If you love history, Scottish history is a full on soap opera. Even compared to our neighbours to the south (England) and our special friends (France). From the death of Robert III to the accession of Charles I not a single Scottish monarch succeeded as an adult. That is James I, II, III, IV, V, Mary I and James VI.
Areas of the country were outside of the control of the central state, the Highlands and the Borders. In US terms think of the remit of the federal government running in name only in North Carolina, that was the Borders. Today the most peaceful polite parts of Scotland were the most warlike no go areas.

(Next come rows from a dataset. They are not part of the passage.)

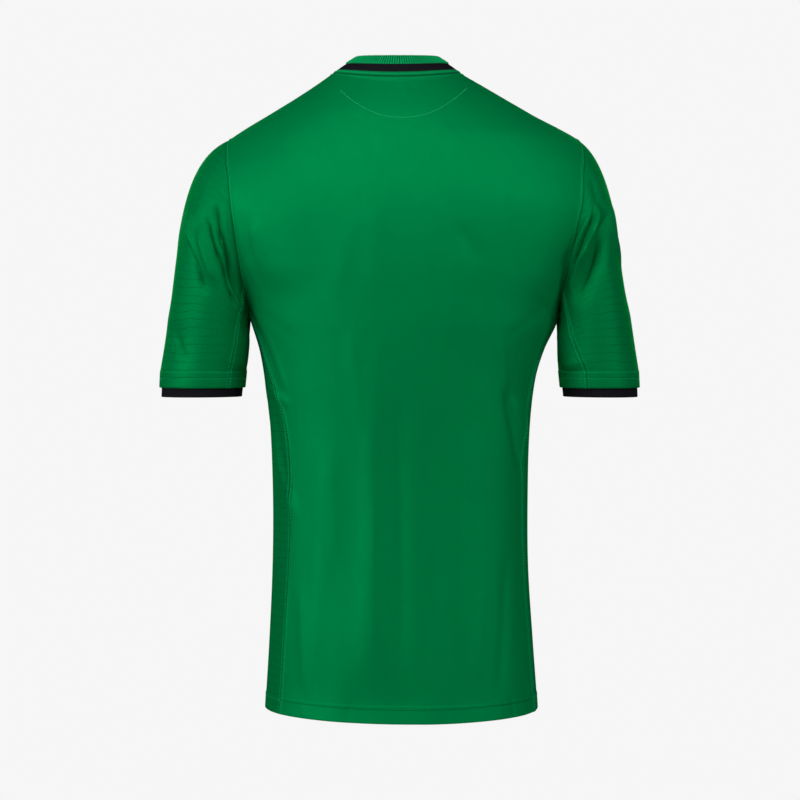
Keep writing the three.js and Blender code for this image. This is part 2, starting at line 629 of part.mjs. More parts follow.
// Raises ribs on the outside of a closed band. Each of its columns is split evenly, and every other
// point of the outer face stands out.
function ribbedBand(name, grid, material) {
  const splits = RIBS_PER_COLUMN * 2;
  const columns = grid[0].length;
  const fine = columns * splits;
  const outerPoint = (row, i) => {
    const from = row[Math.floor(i / splits)];
    const to = row[(Math.floor(i / splits) + 1) % columns];
    const share = (i % splits) / splits;
    const point = from.point.clone().lerp(to.point, share);
    const normal = from.normal.clone().lerp(to.normal, share).normalize();
    return point.addScaledVector(normal, from.outer + (i % 2 ? RIB_HEIGHT : 0));
  };
  const positions = [];
  for (const row of grid) range(fine, (i) => positions.push(...outerPoint(row, i).toArray()));
  for (const row of grid)
    for (const c of row) positions.push(...c.point.clone().addScaledVector(c.normal, -c.inner).toArray());
  const index = [];
  const outside = (j, i) => j * fine + (i % fine);
  const inside = (j, i) => 2 * fine + j * columns + (i % columns);
  const flip = facing(grid) < 0;
  const triangle = (a, b, c) => index.push(...(flip ? [a, c, b] : [a, b, c]));
  for (let i = 0; i < fine; i++) {
    triangle(outside(0, i), outside(0, i + 1), outside(1, i + 1));
    triangle(outside(0, i), outside(1, i + 1), outside(1, i));
  }
  for (let i = 0; i < columns; i++) {
    triangle(inside(0, i), inside(1, i), inside(1, i + 1));
    triangle(inside(0, i), inside(1, i + 1), inside(0, i + 1));
    for (const [j, turn] of [[0, 1], [1, -1]]) {
      const rim = (a, b, c) => (turn > 0 ? triangle(a, b, c) : triangle(a, c, b));
      rim(inside(j, i), inside(j, i + 1), outside(j, (i + 1) * splits));
      range(splits, (k) => rim(inside(j, i), outside(j, i * splits + k + 1), outside(j, i * splits + k)));
    }
  }
  return meshFrom(name, positions, index, material);
}

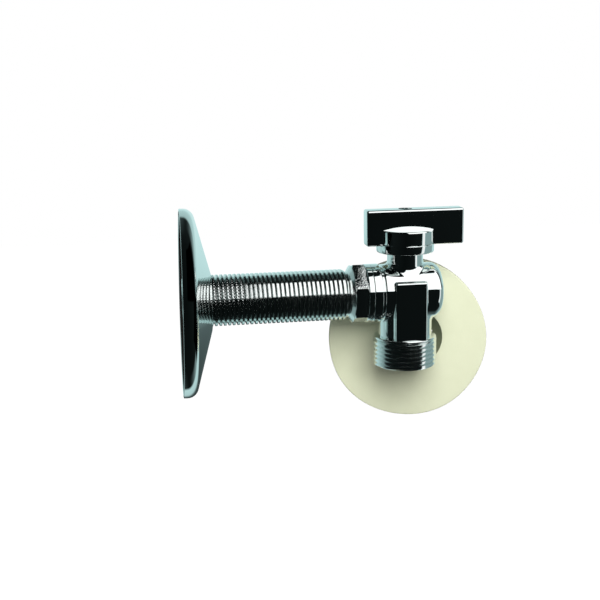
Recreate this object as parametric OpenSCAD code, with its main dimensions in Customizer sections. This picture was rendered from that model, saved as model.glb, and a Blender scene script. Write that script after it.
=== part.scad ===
// Quarter turn washing machine tap with a wall rosette and a loose sealing disc.
// The origin is the centre of the pipe's wall end. The pipe runs along +X to the
// valve, the outlet points down and the handle up. Lengths are millimetres.

/* [Inlet pipe] */
// From the wall end of the pipe to the axis of the valve
valve_reach = 94; // [88:0.5:115]
// Outside diameter of the half inch pipe thread
pipe_d = 20.955; // [20.5:0.005:21.5]
// Bore of the pipe
pipe_bore_d = 15; // [13:0.5:16]
// Chamfer at the wall end of the pipe
pipe_chamfer = 0.9; // [0.3:0.1:1.2]
// Plain length at the wall end, which stands for the thread inside the wall fitting
socket_w = 12; // [8:0.5:16]
// Pitch of the pipe's ridges, which stand for its thread
thread_pitch = 1.814; // [1.7:0.001:2.2]
// Depth of those ridges
thread_depth = 1.1; // [0.8:0.1:1.2]
// Length of the flare in front of the hexagon
flare_w = 2.4; // [1.5:0.1:4]
// Diameter of the flare where it meets the hexagon
flare_d = 23.8; // [22.5:0.1:24.5]
// Bore of the waterway at the ball
waterway_d = 9.6; // [8:0.1:10]
// Width of the hexagon across its flats
hex_af = 22; // [21.5:0.1:22.8]
// Length of the hexagon along the pipe
hex_w = 5.5; // [4:0.5:8]
// How far the hexagon is turned from level flats
hex_turn = 9.5; // [0:0.5:30]
// Diameter of the collar between the hexagon and the body
collar_d = 24.2; // [23.6:0.1:25]
// Length of the collar
collar_w = 2.4; // [2:0.1:4]
// Diameter of the thread that screws into the body
spigot_d = 18; // [17.6:0.1:18.6]

/* [Valve body] */
// Diameter of the barrel that holds the ball
barrel_d = 23.6; // [23:0.1:24.4]
// From the valve's axis to the groove behind the mouth ring
barrel_front = 10.6; // [10:0.1:12]
// From the valve's axis to the closed end of the barrel
barrel_back = 14.4; // [13.5:0.1:16]
// Rounding of the closed end
barrel_round = 4; // [2:0.5:6]
// Length of the mouth ring that the inlet pipe screws into
mouth_w = 3.6; // [3.2:0.1:5]
// Width of the groove between mouth ring and barrel
groove_w = 0.9; // [0.5:0.1:1.5]
// Depth of the groove
groove_depth = 0.9; // [0.4:0.1:1.2]
// Diameter of the neck around the stem
neck_d = 14.84; // [14:0.02:15.4]
// Height of the neck's top above the pipe's axis
neck_top = 18.6; // [18:0.1:19]
// Width of the flat pad on the front
pad_w = 13.25; // [11:0.25:14]
// Height of the pad's upper edge
pad_top = 5.9; // [4:0.1:7]
// Distance of the pad's face from the valve's axis
pad_face = 12.3; // [12:0.1:12.8]
// Rounding of the pad's long edges
pad_round = 0.8; // [0.4:0.1:1.5]

/* [Outlet] */
// Diameter of the outlet between barrel and thread
outlet_d = 22.4; // [21.5:0.1:23.4]
// Outside diameter of the three quarter inch hose thread
hose_d = 26.441; // [26:0.001:27]
// Depth of the thread's shoulder below the pipe's axis
shoulder_depth = 18.4; // [17.5:0.1:20]
// Length of the threaded end below the shoulder
hose_w = 12.6; // [11:0.1:15]
// Rounding of the shoulder
shoulder_round = 1.1; // [0.5:0.1:1.6]
// Chamfer at the outlet's end
outlet_chamfer = 1; // [0.4:0.1:1.3]
// Bore at the outlet's mouth
outlet_bore_d = 17; // [15:0.5:19]
// Depth of that bore
outlet_bore_w = 8; // [6:0.5:10]

/* [Ball and stem] */
// Diameter of the ball
ball_d = 14.4; // [14:0.1:14.8]
// Clearance between the ball and its seats
seat_gap = 0.08; // [0.05:0.01:0.15]
// Length of each seat ring
seat_w = 3.6; // [3:0.1:3.8]
// Clearance of pieces that are screwed or pressed into the body
thread_gap = 0.03; // [0.02:0.01:0.1]
// Clearance of the stem in the neck
stem_gap = 0.05; // [0.02:0.01:0.1]
// Diameter of the stem
stem_d = 7; // [6.6:0.1:7.4]
// Diameter of the stem's retaining flange
flange_d = 10.2; // [9.6:0.1:10.6]
// Thickness of that flange
flange_w = 1.4; // [1:0.1:2]
// Thickness of the thrust washer
washer_w = 0.8; // [0.6:0.1:1]
// Width of the stem's driving tang
tang_w = 3; // [2.6:0.1:3.4]
// Side of the square that drives the handle
square_w = 4.8; // [4.4:0.1:5]
// Thickness of the rubber rings
ring_w = 1.4; // [1.2:0.1:1.6]

/* [Handle] */
// Length of the blade
blade_l = 40; // [34:0.5:46]
// Height of the blade
blade_h = 14.8; // [13:0.1:16]
// Thickness of the blade
blade_w = 7.2; // [6.8:0.1:8]
// Distance of the blade's middle from the stem's axis
blade_offset = 4; // [0:0.5:5]
// Rounding of the blade's edges
blade_round = 0.7; // [0.4:0.1:1.2]
// Height of the blade's lower edge above the pipe's axis
blade_bottom = 19.9; // [19.5:0.1:21]
// Diameter of the skirt
skirt_d = 23.8; // [22:0.1:25]
// Height of the skirt's lower edge above the pipe's axis
skirt_bottom = 17; // [16.5:0.1:17.4]
// Height of the skirt
skirt_h = 3.7; // [3:0.1:4]
// Diameter of the boss
boss_d = 23.3; // [21:0.1:23.5]
// Height of the boss's shoulder above the skirt
boss_h = 5.4; // [4:0.1:6]
// Rise of the boss's crown
crown_h = 2.6; // [1.5:0.1:3.5]
// Diameter of the screw's shank
screw_d = 3; // [2.6:0.1:3.2]
// Diameter of the screw's head
screw_head_d = 5.2; // [5:0.1:5.6]
// Height of the screw's head
screw_head_h = 2; // [1.6:0.1:2.4]

/* [Rosette] */
// Diameter of the wall rosette
rosette_d = 78; // [70:0.5:90]
// Depth of its upright rim
rim_w = 2.6; // [2:0.1:4]
// Rounding between rim and face
rosette_round = 3.8; // [2.5:0.1:5]
// Slope of the conical face
rosette_slope = 15; // [10:0.5:20]
// Thickness of the sheet
sheet_w = 0.9; // [0.6:0.1:1.2]
// Clearance of the rosette around the pipe
rosette_gap = 0.7; // [0.5:0.1:1.5]

/* [Sealing disc] */
// Diameter of the loose foam disc
disc_d = 69; // [60:0.2:76]
// Thickness of the disc
disc_w = 4; // [3:0.5:6]
// Hole in the disc
disc_bore_d = 25; // [22:0.5:27]
// Shift of the hole to the right of the disc's middle
disc_bore_right = 2.4; // [0:0.2:4]
// Rise of the hole above the disc's middle
disc_bore_rise = 1.2; // [0:0.2:3]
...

Scotland had very, 'proactive', politics in its history, which show in our architecture, language and customs.
Sometimes I think that Scotland was the model for the saying, only the good die young! It seemed like every time Scotland got a strong dynamic king, he went and died! But if you want some interesting historical fiction to read that follows the history fairly accurately, check out Nigel Tranter's books.